_Instruction_. Nothing but the lines from the line that contains "Model this object" through the line that contains "low foot board." should appear in the output, each reproduced exactly.

_Stored records_.
● ● ●
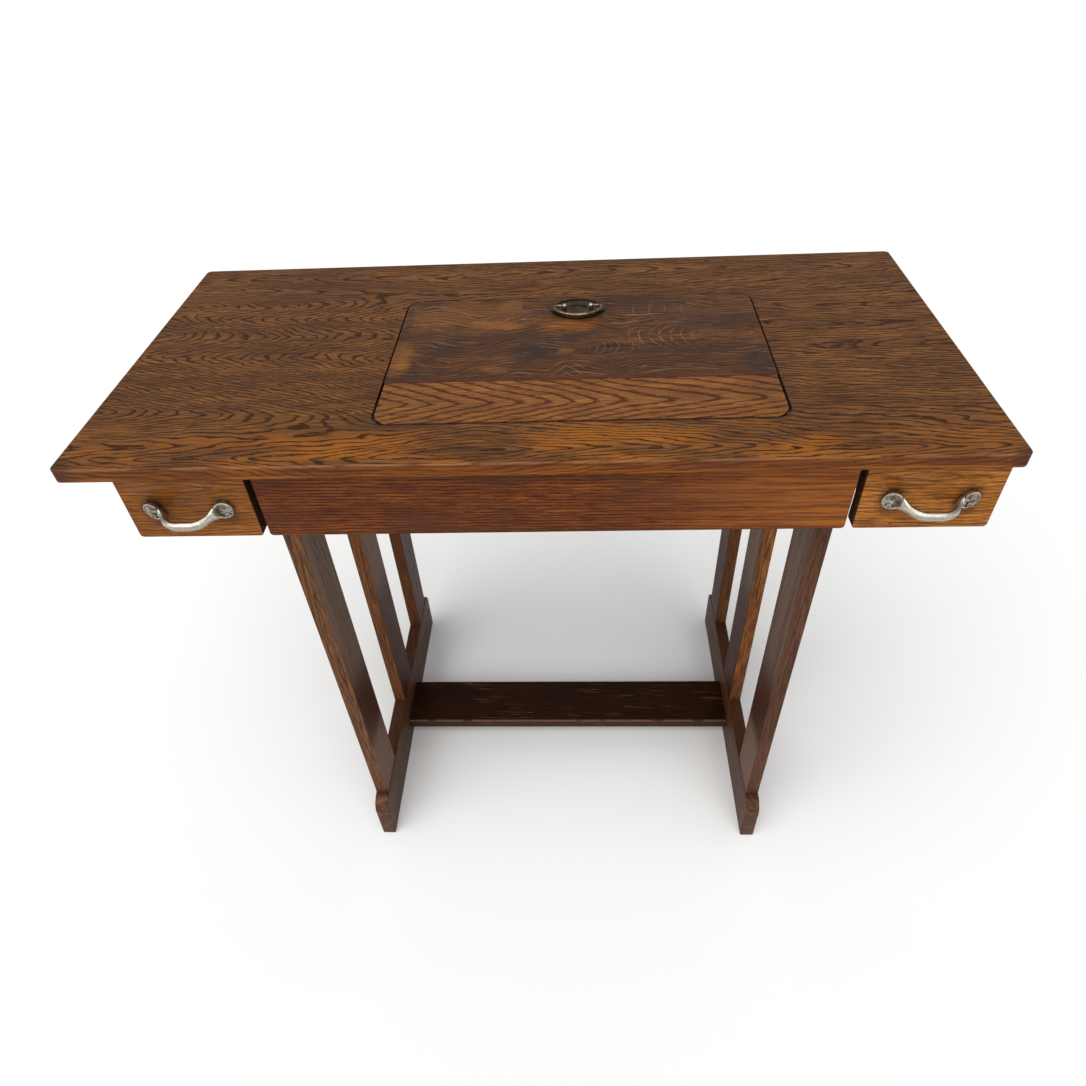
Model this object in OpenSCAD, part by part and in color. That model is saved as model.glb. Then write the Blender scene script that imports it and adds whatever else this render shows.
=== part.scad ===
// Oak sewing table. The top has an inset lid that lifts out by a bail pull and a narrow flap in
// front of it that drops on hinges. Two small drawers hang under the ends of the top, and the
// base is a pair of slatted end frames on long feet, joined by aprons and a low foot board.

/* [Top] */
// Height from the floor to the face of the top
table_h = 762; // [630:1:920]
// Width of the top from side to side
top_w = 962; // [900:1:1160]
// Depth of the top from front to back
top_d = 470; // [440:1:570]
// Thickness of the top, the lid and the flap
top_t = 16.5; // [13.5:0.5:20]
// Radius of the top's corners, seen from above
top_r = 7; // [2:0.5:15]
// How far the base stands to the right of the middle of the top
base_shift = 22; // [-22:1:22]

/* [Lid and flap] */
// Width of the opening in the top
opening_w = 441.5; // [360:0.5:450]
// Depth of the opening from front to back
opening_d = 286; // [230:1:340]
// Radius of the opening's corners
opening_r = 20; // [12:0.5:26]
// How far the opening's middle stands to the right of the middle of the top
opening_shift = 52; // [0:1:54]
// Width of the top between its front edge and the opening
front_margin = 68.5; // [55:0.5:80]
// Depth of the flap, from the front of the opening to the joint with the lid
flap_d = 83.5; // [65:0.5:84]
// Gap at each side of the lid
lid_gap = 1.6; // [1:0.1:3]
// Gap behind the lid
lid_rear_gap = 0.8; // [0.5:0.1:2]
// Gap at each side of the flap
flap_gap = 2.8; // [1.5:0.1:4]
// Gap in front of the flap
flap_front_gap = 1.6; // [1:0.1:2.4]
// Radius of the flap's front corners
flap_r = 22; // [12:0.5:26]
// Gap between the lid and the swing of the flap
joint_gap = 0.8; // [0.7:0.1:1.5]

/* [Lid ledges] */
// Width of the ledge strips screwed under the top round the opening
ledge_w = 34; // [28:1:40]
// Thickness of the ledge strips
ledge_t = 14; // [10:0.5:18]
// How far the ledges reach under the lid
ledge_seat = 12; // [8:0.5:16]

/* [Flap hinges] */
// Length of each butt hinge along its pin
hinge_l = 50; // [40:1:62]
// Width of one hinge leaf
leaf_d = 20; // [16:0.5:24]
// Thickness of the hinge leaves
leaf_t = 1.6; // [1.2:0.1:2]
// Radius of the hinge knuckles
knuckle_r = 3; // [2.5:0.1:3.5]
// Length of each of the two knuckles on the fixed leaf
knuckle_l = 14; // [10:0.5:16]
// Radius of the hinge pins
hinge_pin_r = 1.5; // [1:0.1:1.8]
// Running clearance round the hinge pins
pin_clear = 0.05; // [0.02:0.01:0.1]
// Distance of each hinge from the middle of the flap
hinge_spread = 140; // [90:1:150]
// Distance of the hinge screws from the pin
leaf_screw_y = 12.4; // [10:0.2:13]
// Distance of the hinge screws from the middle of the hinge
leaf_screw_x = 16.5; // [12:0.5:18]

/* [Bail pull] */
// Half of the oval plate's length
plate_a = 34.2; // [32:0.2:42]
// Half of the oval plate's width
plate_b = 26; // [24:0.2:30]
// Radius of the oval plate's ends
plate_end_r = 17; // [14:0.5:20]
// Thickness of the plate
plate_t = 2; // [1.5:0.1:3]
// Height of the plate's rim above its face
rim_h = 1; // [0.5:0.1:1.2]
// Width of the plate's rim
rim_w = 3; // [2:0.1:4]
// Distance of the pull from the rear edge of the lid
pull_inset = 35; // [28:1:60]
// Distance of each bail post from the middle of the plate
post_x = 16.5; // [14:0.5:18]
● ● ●
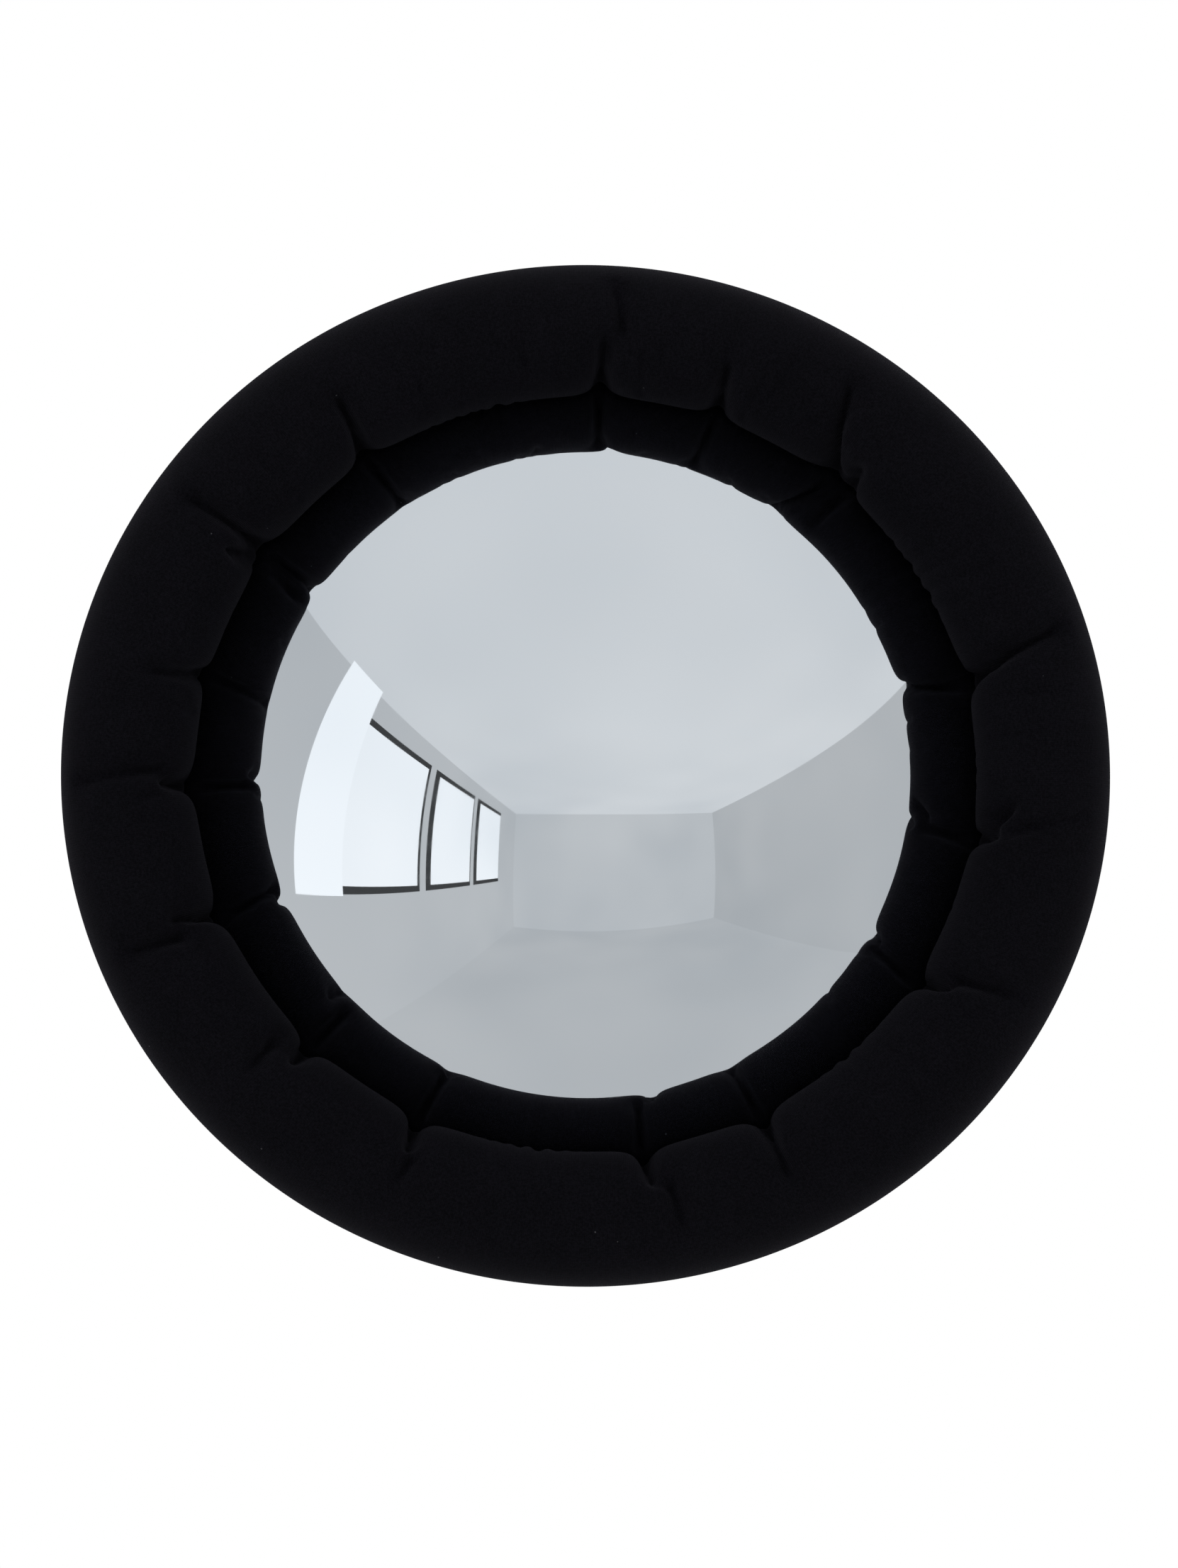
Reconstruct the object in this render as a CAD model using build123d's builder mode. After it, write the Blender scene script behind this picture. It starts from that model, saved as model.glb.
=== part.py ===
● ● ●
_Expected answer_.
Model this object in OpenSCAD, part by part and in color. That model is saved as model.glb. Then write the Blender scene script that imports it and adds whatever else this render shows.
=== part.scad ===
// Oak sewing table. The top has an inset lid that lifts out by a bail pull and a narrow flap in
// front of it that drops on hinges. Two small drawers hang under the ends of the top, and the
// base is a pair of slatted end frames on long feet, joined by aprons and a low foot board.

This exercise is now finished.